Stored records
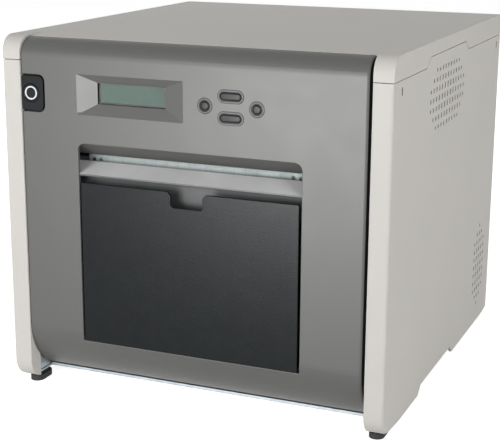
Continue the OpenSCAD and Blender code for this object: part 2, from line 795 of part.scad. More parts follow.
module main_board() color("seagreen") {
    y0 = drive_y + 76;
    y1 = rear_inner - 4;
    face = board_x + board_t;
    chip = 24;
    tall_r = 4.5;
    box([board_x, y0, board_z0], [face, y1, board_z1]);
    for (y = [y0 + 5, y1 - 5], z = [board_z0 + 5, board_z1 - 5]) rod_x(-frame_in, board_x + eps, y, z, 3);
    box([face - eps, y0 + 20, board_z1 - 41 - chip], [face + 5, y0 + 20 + chip, board_z1 - 41]);
    box([face - eps, y0 + 20, board_z1 - 31], [face + 9, y0 + 60, board_z1 - 21]);
    box([face - eps, y0 + 10, board_z0 + 14], [face + 12, y0 + 18, board_z0 + 44]);
    for (i = [0 : 2]) rod_x(face - eps, face + 16, y0 + 30 + i * 12, board_z0 + 22, tall_r);
}

module usb_socket() color("silver") difference() {
    x0 = board_x + board_t;
    box([x0, rear_inner - 14, usb_z - 6], [x0 + 11, rear_face, usb_z + 6]);
    difference() {
        box([x0 + 1.2, rear_face - 9, usb_z - 4.2], [x0 + 9.8, rear_face + far, usb_z + 4.2]);
        box([x0 + 3.9, rear_face - 9, usb_z - 2.8], [x0 + 7.1, rear_face - 1, usb_z + 2.8]);
    }
}

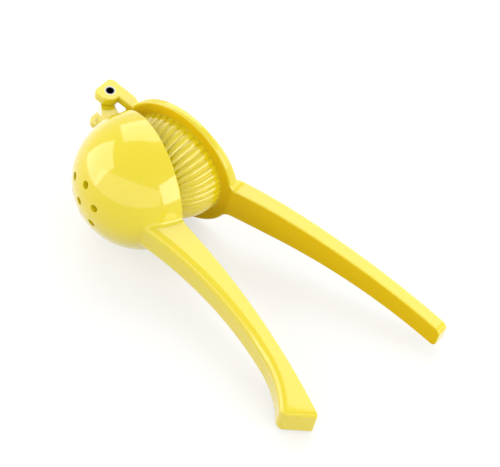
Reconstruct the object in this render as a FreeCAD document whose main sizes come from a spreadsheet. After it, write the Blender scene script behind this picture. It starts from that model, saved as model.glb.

• [Your task]: Which lines in the records above contain the string "this"? Copy each one.

• [Correct result]:
Continue the OpenSCAD and Blender code for this object: part 2, from line 795 of part.scad. More parts follow.
Reconstruct the object in this render as a FreeCAD document whose main sizes come from a spreadsheet. After it, write the Blender scene script behind this picture. It starts from that model, saved as model.glb.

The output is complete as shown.